*Dataset excerpts*.
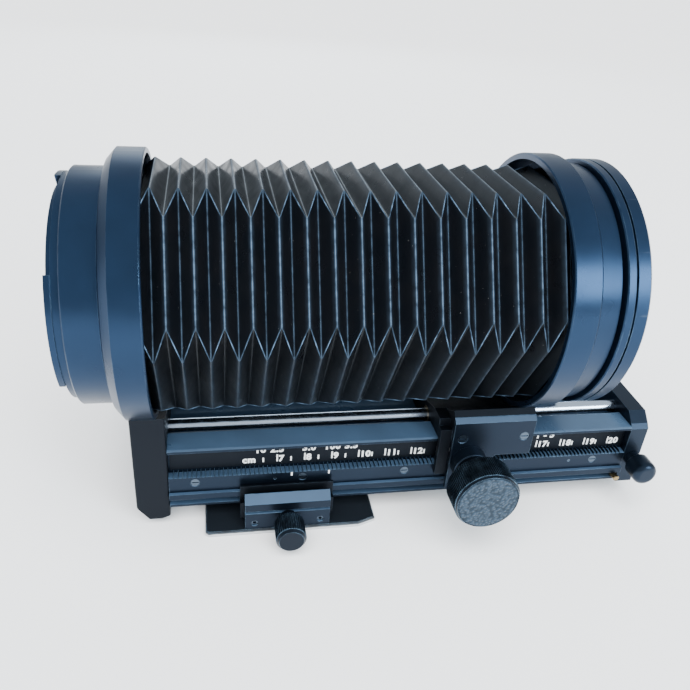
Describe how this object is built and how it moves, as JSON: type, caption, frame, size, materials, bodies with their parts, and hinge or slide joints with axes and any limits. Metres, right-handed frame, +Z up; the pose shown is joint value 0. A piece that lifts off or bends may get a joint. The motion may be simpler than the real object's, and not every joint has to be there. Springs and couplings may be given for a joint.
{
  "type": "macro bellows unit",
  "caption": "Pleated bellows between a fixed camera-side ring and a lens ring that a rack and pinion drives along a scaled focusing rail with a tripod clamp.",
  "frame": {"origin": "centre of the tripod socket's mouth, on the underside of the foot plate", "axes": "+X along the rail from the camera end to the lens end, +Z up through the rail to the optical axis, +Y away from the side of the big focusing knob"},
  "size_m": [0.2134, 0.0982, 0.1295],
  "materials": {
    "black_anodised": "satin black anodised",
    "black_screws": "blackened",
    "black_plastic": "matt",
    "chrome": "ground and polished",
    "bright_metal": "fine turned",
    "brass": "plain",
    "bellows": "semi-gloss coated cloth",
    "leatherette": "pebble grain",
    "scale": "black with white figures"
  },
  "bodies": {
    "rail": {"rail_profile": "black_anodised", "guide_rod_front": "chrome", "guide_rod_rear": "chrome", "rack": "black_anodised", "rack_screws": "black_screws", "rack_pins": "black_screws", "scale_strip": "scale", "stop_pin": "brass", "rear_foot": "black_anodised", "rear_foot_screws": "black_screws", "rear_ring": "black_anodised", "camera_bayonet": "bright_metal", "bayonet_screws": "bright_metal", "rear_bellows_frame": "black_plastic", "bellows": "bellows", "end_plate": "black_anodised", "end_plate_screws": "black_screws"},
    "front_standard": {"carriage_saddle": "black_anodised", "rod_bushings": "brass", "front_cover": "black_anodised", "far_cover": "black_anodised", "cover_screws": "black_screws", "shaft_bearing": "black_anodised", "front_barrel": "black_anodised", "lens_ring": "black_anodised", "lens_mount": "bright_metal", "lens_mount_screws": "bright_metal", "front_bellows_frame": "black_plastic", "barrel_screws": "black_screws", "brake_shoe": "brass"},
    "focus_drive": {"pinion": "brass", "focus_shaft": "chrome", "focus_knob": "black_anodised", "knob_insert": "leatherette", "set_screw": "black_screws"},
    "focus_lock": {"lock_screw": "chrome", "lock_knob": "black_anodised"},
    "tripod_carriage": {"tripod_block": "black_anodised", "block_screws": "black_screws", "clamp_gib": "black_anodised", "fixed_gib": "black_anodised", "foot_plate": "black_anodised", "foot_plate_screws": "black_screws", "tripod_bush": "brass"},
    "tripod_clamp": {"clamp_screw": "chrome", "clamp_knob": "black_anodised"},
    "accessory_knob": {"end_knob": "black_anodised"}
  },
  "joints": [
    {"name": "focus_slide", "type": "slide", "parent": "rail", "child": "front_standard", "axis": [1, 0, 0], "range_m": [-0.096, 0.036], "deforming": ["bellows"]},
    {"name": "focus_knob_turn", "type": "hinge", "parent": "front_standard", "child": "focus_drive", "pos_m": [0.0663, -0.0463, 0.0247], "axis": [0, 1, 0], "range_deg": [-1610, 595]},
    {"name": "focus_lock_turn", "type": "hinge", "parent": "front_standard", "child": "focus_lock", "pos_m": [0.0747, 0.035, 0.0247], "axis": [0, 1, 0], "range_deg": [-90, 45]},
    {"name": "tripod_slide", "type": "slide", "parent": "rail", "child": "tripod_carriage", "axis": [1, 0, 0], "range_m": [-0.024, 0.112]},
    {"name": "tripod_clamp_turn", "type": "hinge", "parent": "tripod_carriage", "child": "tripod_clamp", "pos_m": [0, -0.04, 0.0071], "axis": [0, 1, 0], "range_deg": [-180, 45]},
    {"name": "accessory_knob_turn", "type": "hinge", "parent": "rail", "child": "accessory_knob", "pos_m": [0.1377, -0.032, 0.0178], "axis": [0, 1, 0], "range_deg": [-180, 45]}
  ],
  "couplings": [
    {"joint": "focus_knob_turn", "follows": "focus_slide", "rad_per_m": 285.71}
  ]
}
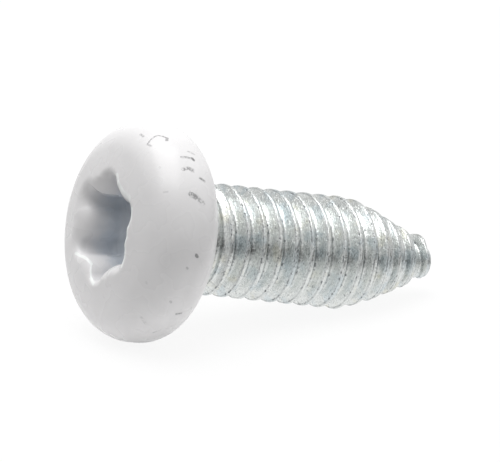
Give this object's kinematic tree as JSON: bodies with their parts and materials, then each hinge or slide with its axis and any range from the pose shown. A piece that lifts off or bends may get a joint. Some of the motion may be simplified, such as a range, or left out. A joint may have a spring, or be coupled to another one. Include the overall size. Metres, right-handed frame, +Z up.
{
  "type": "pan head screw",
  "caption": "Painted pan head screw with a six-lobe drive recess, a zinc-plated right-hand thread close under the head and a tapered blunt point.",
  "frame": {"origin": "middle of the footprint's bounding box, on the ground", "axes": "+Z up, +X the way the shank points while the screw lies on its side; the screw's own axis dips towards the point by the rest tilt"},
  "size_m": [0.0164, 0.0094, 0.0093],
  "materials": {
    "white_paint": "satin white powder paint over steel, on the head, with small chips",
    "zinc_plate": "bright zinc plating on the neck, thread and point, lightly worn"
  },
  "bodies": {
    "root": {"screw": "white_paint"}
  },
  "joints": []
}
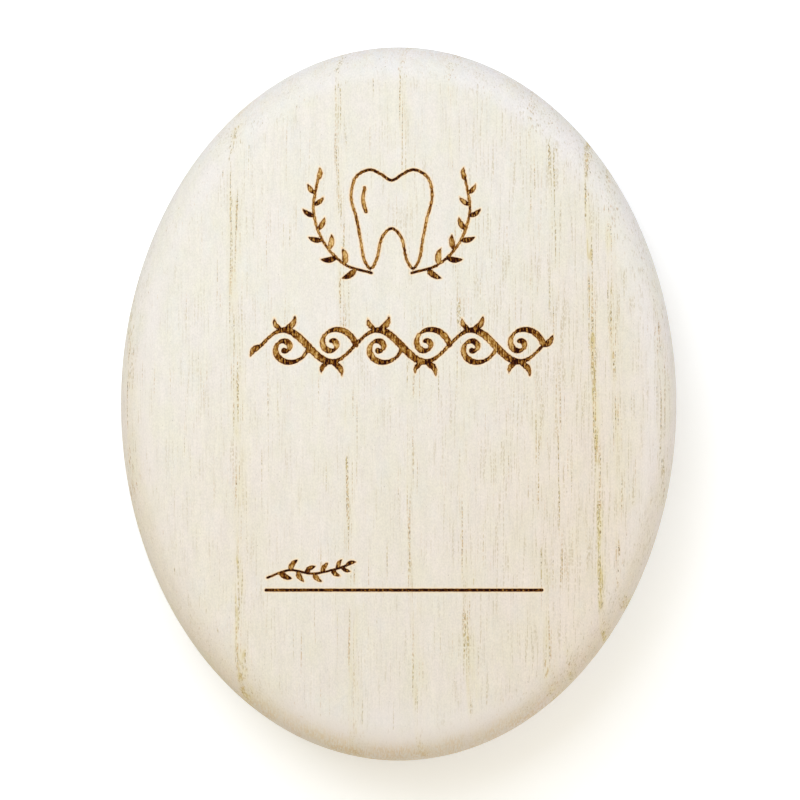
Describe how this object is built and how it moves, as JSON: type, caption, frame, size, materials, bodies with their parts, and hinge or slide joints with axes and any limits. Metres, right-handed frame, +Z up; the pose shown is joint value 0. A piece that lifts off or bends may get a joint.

*Work to do*.
Each line above must be printed exactly as it appears.

*Solution to this problem*.
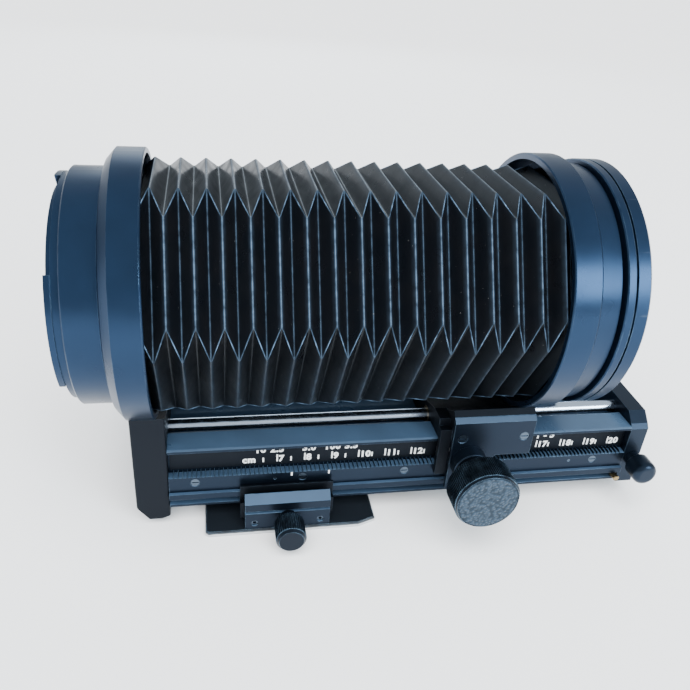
Describe how this object is built and how it moves, as JSON: type, caption, frame, size, materials, bodies with their parts, and hinge or slide joints with axes and any limits. Metres, right-handed frame, +Z up; the pose shown is joint value 0. A piece that lifts off or bends may get a joint. The motion may be simpler than the real object's, and not every joint has to be there. Springs and couplings may be given for a joint.
{
  "type": "macro bellows unit",
  "caption": "Pleated bellows between a fixed camera-side ring and a lens ring that a rack and pinion drives along a scaled focusing rail with a tripod clamp.",
  "frame": {"origin": "centre of the tripod socket's mouth, on the underside of the foot plate", "axes": "+X along the rail from the camera end to the lens end, +Z up through the rail to the optical axis, +Y away from the side of the big focusing knob"},
  "size_m": [0.2134, 0.0982, 0.1295],
  "materials": {
    "black_anodised": "satin black anodised",
    "black_screws": "blackened",
    "black_plastic": "matt",
    "chrome": "ground and polished",
    "bright_metal": "fine turned",
    "brass": "plain",
    "bellows": "semi-gloss coated cloth",
    "leatherette": "pebble grain",
    "scale": "black with white figures"
  },
  "bodies": {
    "rail": {"rail_profile": "black_anodised", "guide_rod_front": "chrome", "guide_rod_rear": "chrome", "rack": "black_anodised", "rack_screws": "black_screws", "rack_pins": "black_screws", "scale_strip": "scale", "stop_pin": "brass", "rear_foot": "black_anodised", "rear_foot_screws": "black_screws", "rear_ring": "black_anodised", "camera_bayonet": "bright_metal", "bayonet_screws": "bright_metal", "rear_bellows_frame": "black_plastic", "bellows": "bellows", "end_plate": "black_anodised", "end_plate_screws": "black_screws"},
    "front_standard": {"carriage_saddle": "black_anodised", "rod_bushings": "brass", "front_cover": "black_anodised", "far_cover": "black_anodised", "cover_screws": "black_screws", "shaft_bearing": "black_anodised", "front_barrel": "black_anodised", "lens_ring": "black_anodised", "lens_mount": "bright_metal", "lens_mount_screws": "bright_metal", "front_bellows_frame": "black_plastic", "barrel_screws": "black_screws", "brake_shoe": "brass"},
    "focus_drive": {"pinion": "brass", "focus_shaft": "chrome", "focus_knob": "black_anodised", "knob_insert": "leatherette", "set_screw": "black_screws"},
    "focus_lock": {"lock_screw": "chrome", "lock_knob": "black_anodised"},
    "tripod_carriage": {"tripod_block": "black_anodised", "block_screws": "black_screws", "clamp_gib": "black_anodised", "fixed_gib": "black_anodised", "foot_plate": "black_anodised", "foot_plate_screws": "black_screws", "tripod_bush": "brass"},
    "tripod_clamp": {"clamp_screw": "chrome", "clamp_knob": "black_anodised"},
    "accessory_knob": {"end_knob": "black_anodised"}
  },
  "joints": [
    {"name": "focus_slide", "type": "slide", "parent": "rail", "child": "front_standard", "axis": [1, 0, 0], "range_m": [-0.096, 0.036], "deforming": ["bellows"]},
    {"name": "focus_knob_turn", "type": "hinge", "parent": "front_standard", "child": "focus_drive", "pos_m": [0.0663, -0.0463, 0.0247], "axis": [0, 1, 0], "range_deg": [-1610, 595]},
    {"name": "focus_lock_turn", "type": "hinge", "parent": "front_standard", "child": "focus_lock", "pos_m": [0.0747, 0.035, 0.0247], "axis": [0, 1, 0], "range_deg": [-90, 45]},
    {"name": "tripod_slide", "type": "slide", "parent": "rail", "child": "tripod_carriage", "axis": [1, 0, 0], "range_m": [-0.024, 0.112]},
    {"name": "tripod_clamp_turn", "type": "hinge", "parent": "tripod_carriage", "child": "tripod_clamp", "pos_m": [0, -0.04, 0.0071], "axis": [0, 1, 0], "range_deg": [-180, 45]},
    {"name": "accessory_knob_turn", "type": "hinge", "parent": "rail", "child": "accessory_knob", "pos_m": [0.1377, -0.032, 0.0178], "axis": [0, 1, 0], "range_deg": [-180, 45]}
  ],
  "couplings": [
    {"joint": "focus_knob_turn", "follows": "focus_slide", "rad_per_m": 285.71}
  ]
}
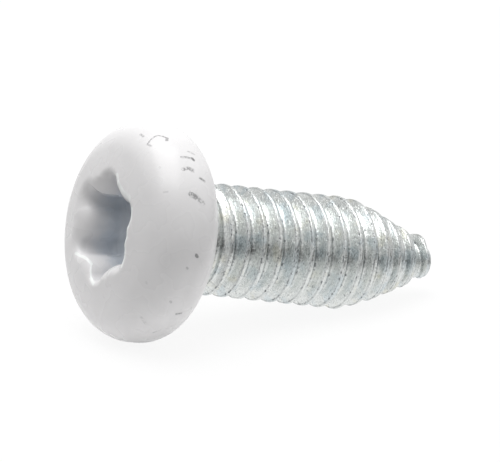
Give this object's kinematic tree as JSON: bodies with their parts and materials, then each hinge or slide with its axis and any range from the pose shown. A piece that lifts off or bends may get a joint. Some of the motion may be simplified, such as a range, or left out. A joint may have a spring, or be coupled to another one. Include the overall size. Metres, right-handed frame, +Z up.
{
  "type": "pan head screw",
  "caption": "Painted pan head screw with a six-lobe drive recess, a zinc-plated right-hand thread close under the head and a tapered blunt point.",
  "frame": {"origin": "middle of the footprint's bounding box, on the ground", "axes": "+Z up, +X the way the shank points while the screw lies on its side; the screw's own axis dips towards the point by the rest tilt"},
  "size_m": [0.0164, 0.0094, 0.0093],
  "materials": {
    "white_paint": "satin white powder paint over steel, on the head, with small chips",
    "zinc_plate": "bright zinc plating on the neck, thread and point, lightly worn"
  },
  "bodies": {
    "root": {"screw": "white_paint"}
  },
  "joints": []
}
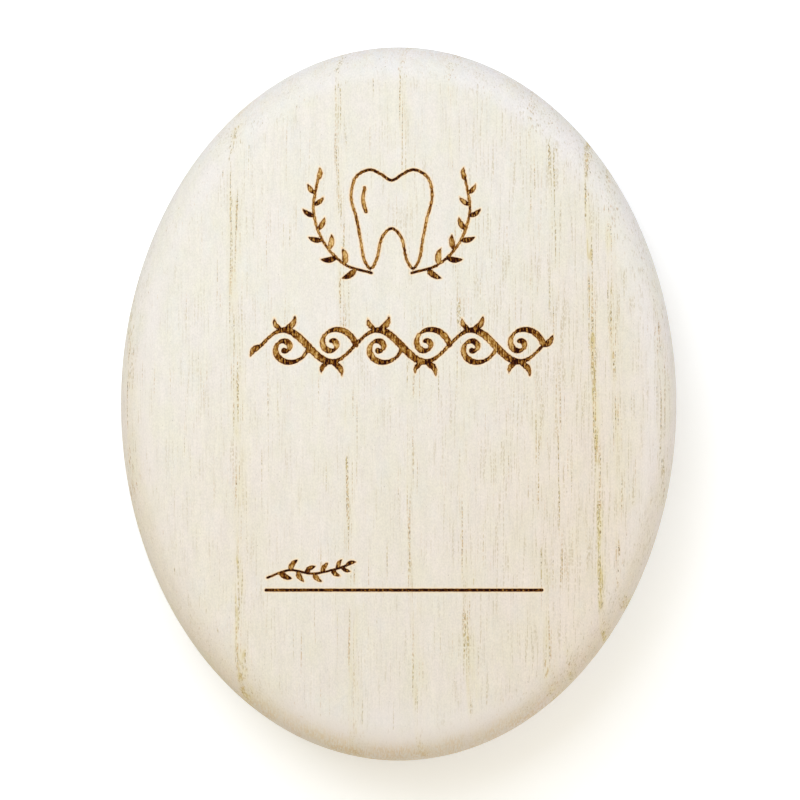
Describe how this object is built and how it moves, as JSON: type, caption, frame, size, materials, bodies with their parts, and hinge or slide joints with axes and any limits. Metres, right-handed frame, +Z up; the pose shown is joint value 0. A piece that lifts off or bends may get a joint.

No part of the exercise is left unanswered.